Copy exactly the lines from the first line of the records below through the line containing "wasm.setup();", including both, and nothing else.

═════ Data shown

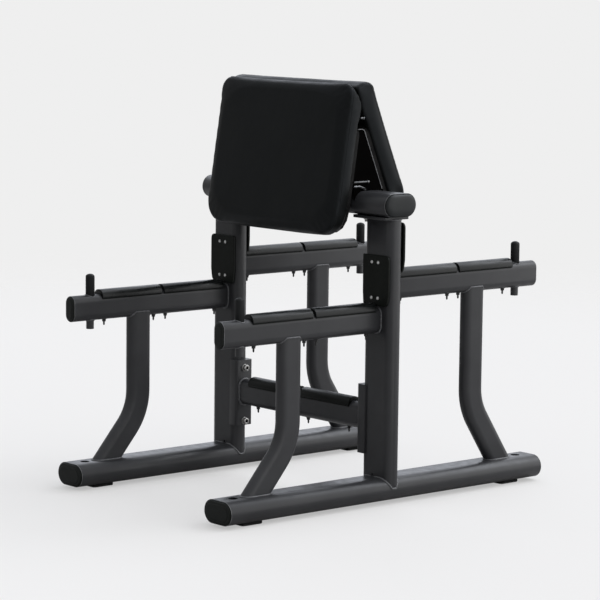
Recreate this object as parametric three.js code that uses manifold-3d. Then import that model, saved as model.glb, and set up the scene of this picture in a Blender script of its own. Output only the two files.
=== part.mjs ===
// Standing preacher bench: a welded frame of flat oval tube that carries two sloping arm pads.
// Millimetres. X runs along the crossbar, the front is towards -Y, and Z = 0 is the floor.

import * as THREE from "three";
import { mergeVertices } from "three/addons/utils/BufferGeometryUtils.js";
import Module from "manifold-3d";

const wasm = await Module();
wasm.setup();

// Shared dimensions
const fitGap = 0.3; // clearance wherever one piece seats on another
const wall = 3; // wall of every tube
const arcSteps = 8; // facets round each half circle of a tube section
const roundSides = 14; // facets round a small turned piece
const past = 5; // how far a hole's cutter passes the face it opens
const uprightSpacing = 700; // between the centrelines of the two uprights
const tubeEnd = 607; // from the middle of the bench to the cut ends of base tubes and arms

const capShape = { plugDeep: 14, flatRim: 11, armRim: 6 };
const base = {
  wide: 120,
  high: 68,
  floorGap: 9,
  anchorAt: 555,
  anchorHole: 28,
  floorBoltHole: 14,
};
const foot = { wide: 60, long: 76, at: 505, corner: 12, chamfer: 1.5 };
const upright = { wide: 122, deep: 51, lowest: 47 };
const topPlate = { inward: 85, outward: 55, deep: 98, thick: 8, corner: 10 };
const crossbar = { wide: 120, high: 68, halfLength: 417, height: 872.9 };
const plateBolt = { inward: 77, shank: 10, hole: 11, across: 17, nutHigh: 8, tip: 7, head: 5 };
const arm = { wide: 42, high: 77 };
const armHeights = { front: 538.35, back: 632.5 };
const peg = {
  at: 536,
  post: 20,
  sleeve: 27,
  bore: 20.8,
  aboveArm: 62.5,
  crown: 10,
  roof: 5,
  stub: 23,
  belowArm: 25,
  weld: 4,
};
const strip = {
  thick: 4.5, // at its lower edges
  crown: { arm: 13.5, rail: 11.5 }, // thickness over the tube's top
  fullness: 0.62, // how square its shoulders are
  halfWrap: 66,
  spans: { inner: [45, 274.5], outer: [284.5, 505] },
};
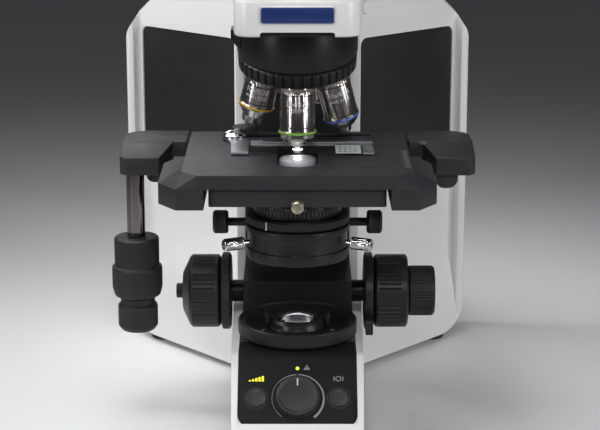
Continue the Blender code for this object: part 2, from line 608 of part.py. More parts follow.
turned("field_lens_mount", [(0, 76.0), (13.4, 76.0), (13.4, 80.6), (17.5, 80.6),
                            (18.6, 79.0), (19.4, 75.0), (37.0, 78.0), (38.6, 77.2),
                            (38.6, 69.0), (0, 69.0)], spec=BLACK, steps=32)
turned("field_lens", [(0, 82.6), (4, 82.2), (8.5, 80.9), (11.6, 79.0), (12.9, 77.4),
                      (12.9, 76.4), (0, 76.4)], spec=GLASS, steps=24)
turned("field_iris_ring", [(40.4, 80.6), (41.4, 79.6), (41.4, 71.0), (40.4, 69.6),
                           (39.0, 69.6), (39.0, 80.6)], spec=BLACK, steps=36)
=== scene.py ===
import json
import math

import bmesh
import bpy
from mathutils import Matrix, Vector


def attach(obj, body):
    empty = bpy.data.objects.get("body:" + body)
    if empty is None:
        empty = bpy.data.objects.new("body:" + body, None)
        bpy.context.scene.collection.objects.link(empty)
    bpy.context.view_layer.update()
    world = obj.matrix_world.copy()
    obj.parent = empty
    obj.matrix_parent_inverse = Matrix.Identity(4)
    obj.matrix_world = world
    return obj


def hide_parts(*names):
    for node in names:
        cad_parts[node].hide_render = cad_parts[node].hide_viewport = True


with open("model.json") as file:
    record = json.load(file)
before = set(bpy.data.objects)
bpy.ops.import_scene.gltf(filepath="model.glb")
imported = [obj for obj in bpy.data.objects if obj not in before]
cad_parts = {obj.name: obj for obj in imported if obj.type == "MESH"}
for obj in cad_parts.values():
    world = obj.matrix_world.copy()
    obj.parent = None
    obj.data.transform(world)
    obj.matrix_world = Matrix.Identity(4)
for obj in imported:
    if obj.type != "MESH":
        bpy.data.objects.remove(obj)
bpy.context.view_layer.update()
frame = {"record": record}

AY = -108.0                      # the optical axis, in mm, in the part's frame
NODE_BODY = {}
for body, members in frame["record"]["behaviour"]["bodies"].items():
    for n in members:
        NODE_BODY[n] = body


def P(x, y, z):
    return Vector((x / 1000.0, (y + AY) / 1000.0, z / 1000.0))


# ============================================================== materials
def nodes_of(name):
    m = bpy.data.materials.new(name)
    m.use_nodes = True
    nt = m.node_tree
    b = nt.nodes["Principled BSDF"]
    return m, nt, b


def link(nt, a, b):
    nt.links.new(a, b)


def surface(name, color, rough, metallic=0.0, var=0.06, vscale=14.0, grain=900.0, bump=0.06,
            depth=0.0002, rvar=0.06, rscale=60.0, coat=0.0, coat_rough=0.1, spec=0.5,
            stretch=None, smudge=0.0, speck=0.0):
    """A Principled surface with tone variation, roughness variation and fine relief."""
    m, nt, b = nodes_of(name)
    N = nt.nodes
    tc = N.new("ShaderNodeTexCoord")
    vec = tc.outputs["Object"]
    if stretch:
        mp = N.new("ShaderNodeMapping")
        mp.inputs["Scale"].default_value = stretch
        link(nt, vec, mp.inputs["Vector"])
        gvec = mp.outputs["Vector"]
    else:
        gvec = vec
    n1 = N.new("ShaderNodeTexNoise")
    n1.inputs["Scale"].default_value = vscale
    n1.inputs["Detail"].default_value = 5.0
    link(nt, vec, n1.inputs["Vector"])
    n2 = N.new("ShaderNodeTexNoise")
    n2.inputs["Scale"].default_value = grain
    n2.inputs["Detail"].default_value = 3.0
    link(nt, gvec, n2.inputs["Vector"])
    # tone: broad variation and a little grain
    mixa = N.new("ShaderNodeMapRange")
    mixa.inputs["From Min"].default_value = 0.3
    mixa.inputs["From Max"].default_value = 0.7
    mixa.inputs["To Min"].default_value = 1.0 - var
    mixa.inputs["To Max"].default_value = 1.0 + var
    link(nt, n1.outputs["Fac"], mixa.inputs["Value"])
    mixb = N.new("ShaderNodeMapRange")
    mixb.inputs["From Min"].default_value = 0.3
    mixb.inputs["From Max"].default_value = 0.7
    mixb.inputs["To Min"].default_value = 1.0 - speck
    mixb.inputs["To Max"].default_value = 1.0 + speck
    link(nt, n2.outputs["Fac"], mixb.inputs["Value"])
    mul = N.new("ShaderNodeMath")
    mul.operation = 'MULTIPLY'
    link(nt, mixa.outputs["Result"], mul.inputs[0])
    link(nt, mixb.outputs["Result"], mul.inputs[1])
    vm = N.new("ShaderNodeVectorMath")
    vm.operation = 'SCALE'
    vm.inputs[0].default_value = color
    link(nt, mul.outputs["Value"], vm.inputs["Scale"])
    link(nt, vm.outputs["Vector"], b.inputs["Base Color"])
    # roughness
    n3 = N.new("ShaderNodeTexNoise")
    n3.inputs["Scale"].default_value = rscale
    n3.inputs["Detail"].default_value = 6.0
    link(nt, vec, n3.inputs["Vector"])
    mr = N.new("ShaderNodeMapRange")
    mr.inputs["From Min"].default_value = 0.3
    mr.inputs["From Max"].default_value = 0.7
    mr.inputs["To Min"].default_value = max(0.02, rough - rvar)
    mr.inputs["To Max"].default_value = min(1.0, rough + rvar + smudge)
    link(nt, n3.outputs["Fac"], mr.inputs["Value"])
    link(nt, mr.outputs["Result"], b.inputs["Roughness"])
    # relief
    bp = N.new("ShaderNodeBump")
    bp.inputs["Strength"].default_value = bump
    bp.inputs["Distance"].default_value = depth
    link(nt, n2.outputs["Fac"], bp.inputs["Height"])
    link(nt, bp.outputs["Normal"], b.inputs["Normal"])
    b.inputs["Metallic"].default_value = metallic
    b.inputs["Specular IOR Level"].default_value = spec
    if coat:
        b.inputs["Coat Weight"].default_value = coat
        b.inputs["Coat Roughness"].default_value = coat_rough
    return m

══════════

* Answer:
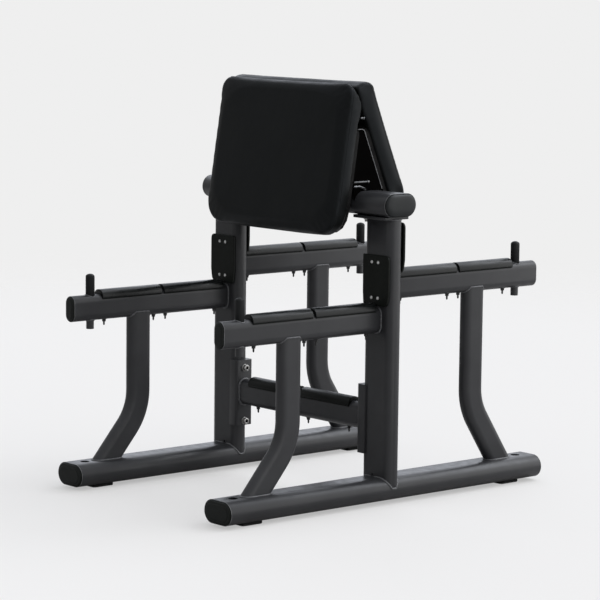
Recreate this object as parametric three.js code that uses manifold-3d. Then import that model, saved as model.glb, and set up the scene of this picture in a Blender script of its own. Output only the two files.
=== part.mjs ===
// Standing preacher bench: a welded frame of flat oval tube that carries two sloping arm pads.
// Millimetres. X runs along the crossbar, the front is towards -Y, and Z = 0 is the floor.

import * as THREE from "three";
import { mergeVertices } from "three/addons/utils/BufferGeometryUtils.js";
import Module from "manifold-3d";

const wasm = await Module();
wasm.setup();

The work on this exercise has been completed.